From the line containing "Write part 3" through the line containing "SHADOW_REACH = 0.70", retype each line exactly; include both end lines and nothing beyond them.

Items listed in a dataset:
════════

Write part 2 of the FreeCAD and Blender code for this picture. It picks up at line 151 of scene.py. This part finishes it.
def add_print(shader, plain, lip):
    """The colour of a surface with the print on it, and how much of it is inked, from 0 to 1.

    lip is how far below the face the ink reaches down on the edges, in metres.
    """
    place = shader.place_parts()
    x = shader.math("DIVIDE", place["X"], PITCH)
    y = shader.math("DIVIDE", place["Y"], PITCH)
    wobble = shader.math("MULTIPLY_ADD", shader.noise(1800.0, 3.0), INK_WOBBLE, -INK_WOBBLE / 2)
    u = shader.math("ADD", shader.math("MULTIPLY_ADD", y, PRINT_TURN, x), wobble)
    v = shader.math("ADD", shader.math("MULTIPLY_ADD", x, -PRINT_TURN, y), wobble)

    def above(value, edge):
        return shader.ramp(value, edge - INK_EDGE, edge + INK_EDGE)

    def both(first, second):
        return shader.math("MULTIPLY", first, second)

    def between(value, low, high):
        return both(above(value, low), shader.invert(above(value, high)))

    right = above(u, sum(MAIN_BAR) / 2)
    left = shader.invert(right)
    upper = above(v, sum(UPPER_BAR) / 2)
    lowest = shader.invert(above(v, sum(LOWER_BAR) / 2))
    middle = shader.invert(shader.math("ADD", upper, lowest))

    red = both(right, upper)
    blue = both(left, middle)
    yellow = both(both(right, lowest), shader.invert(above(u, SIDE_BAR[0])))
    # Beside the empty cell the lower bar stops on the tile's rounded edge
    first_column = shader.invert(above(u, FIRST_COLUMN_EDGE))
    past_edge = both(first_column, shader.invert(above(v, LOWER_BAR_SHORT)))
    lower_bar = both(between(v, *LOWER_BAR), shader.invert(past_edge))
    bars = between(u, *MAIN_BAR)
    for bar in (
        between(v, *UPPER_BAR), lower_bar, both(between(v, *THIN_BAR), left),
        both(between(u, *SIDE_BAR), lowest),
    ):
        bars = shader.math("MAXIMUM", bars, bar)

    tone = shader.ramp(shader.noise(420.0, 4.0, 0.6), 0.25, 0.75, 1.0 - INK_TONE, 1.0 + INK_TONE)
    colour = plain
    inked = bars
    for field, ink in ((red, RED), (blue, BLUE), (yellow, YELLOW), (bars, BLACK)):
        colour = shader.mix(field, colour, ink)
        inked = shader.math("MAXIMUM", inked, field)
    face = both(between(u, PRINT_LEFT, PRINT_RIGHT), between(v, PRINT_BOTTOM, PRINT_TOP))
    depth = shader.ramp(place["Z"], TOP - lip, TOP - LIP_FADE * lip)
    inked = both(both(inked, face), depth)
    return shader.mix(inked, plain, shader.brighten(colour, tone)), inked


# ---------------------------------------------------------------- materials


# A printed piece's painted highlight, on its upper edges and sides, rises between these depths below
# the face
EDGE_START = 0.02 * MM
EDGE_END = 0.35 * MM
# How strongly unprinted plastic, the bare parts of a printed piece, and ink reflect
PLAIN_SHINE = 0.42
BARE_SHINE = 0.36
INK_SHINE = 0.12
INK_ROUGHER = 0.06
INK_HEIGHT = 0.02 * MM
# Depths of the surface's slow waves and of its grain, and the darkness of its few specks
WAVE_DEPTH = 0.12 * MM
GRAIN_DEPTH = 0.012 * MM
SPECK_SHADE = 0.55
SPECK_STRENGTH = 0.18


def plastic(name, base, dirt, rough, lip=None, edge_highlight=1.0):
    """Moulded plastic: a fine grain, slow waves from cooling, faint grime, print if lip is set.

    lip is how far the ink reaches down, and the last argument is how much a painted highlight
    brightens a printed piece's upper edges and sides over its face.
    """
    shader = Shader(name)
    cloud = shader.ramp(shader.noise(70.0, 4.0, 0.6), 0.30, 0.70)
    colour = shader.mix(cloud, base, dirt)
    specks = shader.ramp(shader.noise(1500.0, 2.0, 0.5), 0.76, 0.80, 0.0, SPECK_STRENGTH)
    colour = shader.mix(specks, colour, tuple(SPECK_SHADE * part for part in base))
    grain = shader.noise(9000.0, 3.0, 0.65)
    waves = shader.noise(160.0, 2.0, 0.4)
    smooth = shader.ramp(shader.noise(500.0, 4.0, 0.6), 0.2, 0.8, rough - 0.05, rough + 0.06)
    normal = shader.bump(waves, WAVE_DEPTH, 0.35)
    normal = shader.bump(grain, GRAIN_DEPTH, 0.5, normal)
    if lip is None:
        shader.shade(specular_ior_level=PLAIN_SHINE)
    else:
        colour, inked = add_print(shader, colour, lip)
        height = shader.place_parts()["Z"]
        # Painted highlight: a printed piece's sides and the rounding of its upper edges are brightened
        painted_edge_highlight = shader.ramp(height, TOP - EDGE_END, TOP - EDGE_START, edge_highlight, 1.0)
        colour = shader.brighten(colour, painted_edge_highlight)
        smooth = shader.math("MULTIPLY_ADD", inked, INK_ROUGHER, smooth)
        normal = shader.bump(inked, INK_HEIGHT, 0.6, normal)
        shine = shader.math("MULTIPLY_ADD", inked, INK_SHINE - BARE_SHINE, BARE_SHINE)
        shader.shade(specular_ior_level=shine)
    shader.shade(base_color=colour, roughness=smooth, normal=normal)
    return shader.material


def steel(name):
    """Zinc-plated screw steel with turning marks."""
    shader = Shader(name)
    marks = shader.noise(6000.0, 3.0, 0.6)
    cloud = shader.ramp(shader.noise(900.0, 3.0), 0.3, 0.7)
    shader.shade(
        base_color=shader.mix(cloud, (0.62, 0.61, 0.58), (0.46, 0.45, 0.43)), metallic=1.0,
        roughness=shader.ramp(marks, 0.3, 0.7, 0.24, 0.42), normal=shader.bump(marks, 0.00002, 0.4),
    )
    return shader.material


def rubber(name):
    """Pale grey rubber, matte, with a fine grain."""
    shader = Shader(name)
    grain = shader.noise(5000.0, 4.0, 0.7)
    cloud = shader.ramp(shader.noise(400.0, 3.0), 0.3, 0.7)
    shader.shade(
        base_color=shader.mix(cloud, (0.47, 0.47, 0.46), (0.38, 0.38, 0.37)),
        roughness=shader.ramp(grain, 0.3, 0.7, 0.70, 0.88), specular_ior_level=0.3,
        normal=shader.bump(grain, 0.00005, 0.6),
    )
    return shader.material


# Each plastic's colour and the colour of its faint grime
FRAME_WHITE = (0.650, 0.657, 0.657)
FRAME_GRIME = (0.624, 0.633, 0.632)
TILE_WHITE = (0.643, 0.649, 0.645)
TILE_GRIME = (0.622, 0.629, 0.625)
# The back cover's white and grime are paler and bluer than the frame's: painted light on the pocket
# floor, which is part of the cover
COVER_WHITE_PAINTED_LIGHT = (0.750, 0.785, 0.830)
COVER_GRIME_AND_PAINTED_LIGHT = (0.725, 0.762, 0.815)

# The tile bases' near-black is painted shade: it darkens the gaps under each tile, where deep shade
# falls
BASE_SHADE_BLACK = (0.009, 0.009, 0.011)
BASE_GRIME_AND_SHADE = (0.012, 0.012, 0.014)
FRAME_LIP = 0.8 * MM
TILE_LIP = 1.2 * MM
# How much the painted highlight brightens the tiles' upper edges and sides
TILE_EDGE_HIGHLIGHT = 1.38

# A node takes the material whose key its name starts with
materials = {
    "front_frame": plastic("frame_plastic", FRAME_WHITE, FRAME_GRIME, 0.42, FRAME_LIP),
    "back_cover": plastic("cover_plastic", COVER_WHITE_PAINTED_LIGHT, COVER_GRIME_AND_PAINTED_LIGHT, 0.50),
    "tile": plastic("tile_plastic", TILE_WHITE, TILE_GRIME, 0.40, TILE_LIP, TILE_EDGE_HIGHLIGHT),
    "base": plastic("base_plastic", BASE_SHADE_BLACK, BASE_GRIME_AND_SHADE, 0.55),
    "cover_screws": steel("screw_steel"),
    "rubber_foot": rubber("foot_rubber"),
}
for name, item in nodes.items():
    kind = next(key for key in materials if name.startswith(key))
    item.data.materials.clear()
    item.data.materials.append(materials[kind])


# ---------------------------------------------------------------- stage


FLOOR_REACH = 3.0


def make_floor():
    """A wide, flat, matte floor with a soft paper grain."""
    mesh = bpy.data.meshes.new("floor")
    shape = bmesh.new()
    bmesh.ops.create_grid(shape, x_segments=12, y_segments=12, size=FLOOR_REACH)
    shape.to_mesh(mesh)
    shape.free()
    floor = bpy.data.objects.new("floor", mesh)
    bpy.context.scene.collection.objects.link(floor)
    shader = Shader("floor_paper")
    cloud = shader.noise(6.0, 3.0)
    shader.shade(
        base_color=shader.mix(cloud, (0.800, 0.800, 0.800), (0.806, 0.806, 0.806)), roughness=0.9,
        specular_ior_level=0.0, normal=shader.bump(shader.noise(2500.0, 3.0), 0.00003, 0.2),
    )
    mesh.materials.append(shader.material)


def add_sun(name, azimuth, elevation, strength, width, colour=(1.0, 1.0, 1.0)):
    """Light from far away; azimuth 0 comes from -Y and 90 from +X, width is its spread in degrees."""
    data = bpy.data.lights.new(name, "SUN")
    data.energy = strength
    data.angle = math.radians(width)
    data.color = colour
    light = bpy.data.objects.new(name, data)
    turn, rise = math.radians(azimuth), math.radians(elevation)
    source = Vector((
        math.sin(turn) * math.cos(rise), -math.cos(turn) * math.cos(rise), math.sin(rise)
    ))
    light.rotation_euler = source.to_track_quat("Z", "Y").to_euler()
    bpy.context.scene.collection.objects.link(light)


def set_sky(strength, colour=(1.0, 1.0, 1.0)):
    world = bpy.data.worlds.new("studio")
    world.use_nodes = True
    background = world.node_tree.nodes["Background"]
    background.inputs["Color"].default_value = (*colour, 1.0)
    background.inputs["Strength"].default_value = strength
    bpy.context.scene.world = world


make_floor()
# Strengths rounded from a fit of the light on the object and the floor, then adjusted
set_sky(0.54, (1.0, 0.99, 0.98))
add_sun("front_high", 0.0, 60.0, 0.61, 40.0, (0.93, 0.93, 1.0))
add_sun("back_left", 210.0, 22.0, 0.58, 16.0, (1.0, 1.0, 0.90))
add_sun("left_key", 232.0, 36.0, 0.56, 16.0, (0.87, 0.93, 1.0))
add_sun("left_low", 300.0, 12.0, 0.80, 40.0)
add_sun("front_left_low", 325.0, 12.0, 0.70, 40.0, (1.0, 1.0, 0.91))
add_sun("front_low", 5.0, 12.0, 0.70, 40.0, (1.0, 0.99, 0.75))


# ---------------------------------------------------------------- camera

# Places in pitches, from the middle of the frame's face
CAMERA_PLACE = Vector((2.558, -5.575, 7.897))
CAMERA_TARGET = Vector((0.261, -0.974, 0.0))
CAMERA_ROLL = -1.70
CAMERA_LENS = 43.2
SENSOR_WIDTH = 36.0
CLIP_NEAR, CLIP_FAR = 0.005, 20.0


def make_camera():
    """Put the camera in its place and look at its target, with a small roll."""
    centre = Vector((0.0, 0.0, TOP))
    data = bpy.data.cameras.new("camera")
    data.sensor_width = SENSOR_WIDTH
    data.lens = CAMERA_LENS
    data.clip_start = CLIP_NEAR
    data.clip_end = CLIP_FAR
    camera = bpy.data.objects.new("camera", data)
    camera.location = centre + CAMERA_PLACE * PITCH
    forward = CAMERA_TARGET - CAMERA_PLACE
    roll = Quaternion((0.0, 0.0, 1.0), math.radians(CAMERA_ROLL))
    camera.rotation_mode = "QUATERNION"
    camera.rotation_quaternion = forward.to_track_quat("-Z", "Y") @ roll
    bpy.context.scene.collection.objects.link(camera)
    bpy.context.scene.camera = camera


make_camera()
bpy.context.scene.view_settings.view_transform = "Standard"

════════

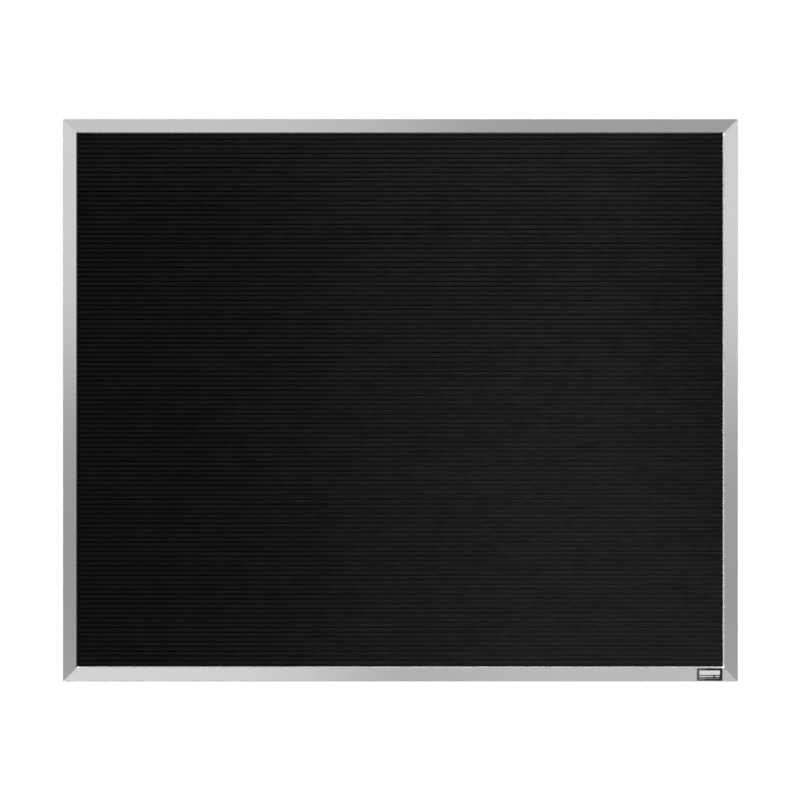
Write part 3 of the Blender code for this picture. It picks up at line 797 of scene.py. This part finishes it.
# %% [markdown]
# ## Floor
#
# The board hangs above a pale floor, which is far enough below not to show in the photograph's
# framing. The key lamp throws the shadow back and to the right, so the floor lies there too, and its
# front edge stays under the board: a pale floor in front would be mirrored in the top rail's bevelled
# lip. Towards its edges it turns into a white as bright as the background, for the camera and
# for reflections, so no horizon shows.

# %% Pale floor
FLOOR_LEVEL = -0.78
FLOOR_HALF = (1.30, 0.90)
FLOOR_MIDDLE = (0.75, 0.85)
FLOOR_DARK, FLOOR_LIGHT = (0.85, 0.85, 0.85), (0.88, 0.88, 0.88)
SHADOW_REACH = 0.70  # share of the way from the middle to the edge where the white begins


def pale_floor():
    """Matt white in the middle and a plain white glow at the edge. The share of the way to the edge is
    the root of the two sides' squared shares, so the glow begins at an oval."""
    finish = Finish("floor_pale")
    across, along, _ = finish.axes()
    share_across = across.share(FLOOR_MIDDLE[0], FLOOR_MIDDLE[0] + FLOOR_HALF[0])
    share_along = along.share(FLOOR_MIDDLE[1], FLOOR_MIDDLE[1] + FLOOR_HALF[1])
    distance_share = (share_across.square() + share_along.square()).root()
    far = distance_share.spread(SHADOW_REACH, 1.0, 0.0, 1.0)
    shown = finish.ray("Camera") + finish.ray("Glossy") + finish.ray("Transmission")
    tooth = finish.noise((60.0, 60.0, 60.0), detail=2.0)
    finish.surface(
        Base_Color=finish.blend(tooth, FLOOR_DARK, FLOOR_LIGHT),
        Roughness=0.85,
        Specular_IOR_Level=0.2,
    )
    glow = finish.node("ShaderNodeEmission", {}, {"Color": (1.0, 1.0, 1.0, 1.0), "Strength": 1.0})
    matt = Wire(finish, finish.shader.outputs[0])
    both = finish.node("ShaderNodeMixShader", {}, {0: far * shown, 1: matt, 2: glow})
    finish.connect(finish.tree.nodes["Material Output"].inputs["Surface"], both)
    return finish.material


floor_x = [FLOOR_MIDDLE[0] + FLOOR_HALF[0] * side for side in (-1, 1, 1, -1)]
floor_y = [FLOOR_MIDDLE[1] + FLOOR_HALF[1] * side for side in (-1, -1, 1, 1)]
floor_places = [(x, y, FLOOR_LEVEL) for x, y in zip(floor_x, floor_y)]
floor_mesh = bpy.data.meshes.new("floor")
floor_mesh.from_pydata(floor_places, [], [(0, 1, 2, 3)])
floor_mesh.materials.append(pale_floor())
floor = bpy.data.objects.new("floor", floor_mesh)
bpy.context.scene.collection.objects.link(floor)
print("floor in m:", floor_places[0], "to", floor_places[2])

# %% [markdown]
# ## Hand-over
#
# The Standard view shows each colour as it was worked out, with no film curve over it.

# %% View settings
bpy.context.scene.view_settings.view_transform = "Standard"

════════

The result >>
Write part 3 of the Blender code for this picture. It picks up at line 797 of scene.py. This part finishes it.
# %% [markdown]
# ## Floor
#
# The board hangs above a pale floor, which is far enough below not to show in the photograph's
# framing. The key lamp throws the shadow back and to the right, so the floor lies there too, and its
# front edge stays under the board: a pale floor in front would be mirrored in the top rail's bevelled
# lip. Towards its edges it turns into a white as bright as the background, for the camera and
# for reflections, so no horizon shows.

# %% Pale floor
FLOOR_LEVEL = -0.78
FLOOR_HALF = (1.30, 0.90)
FLOOR_MIDDLE = (0.75, 0.85)
FLOOR_DARK, FLOOR_LIGHT = (0.85, 0.85, 0.85), (0.88, 0.88, 0.88)
SHADOW_REACH = 0.70  # share of the way from the middle to the edge where the white begins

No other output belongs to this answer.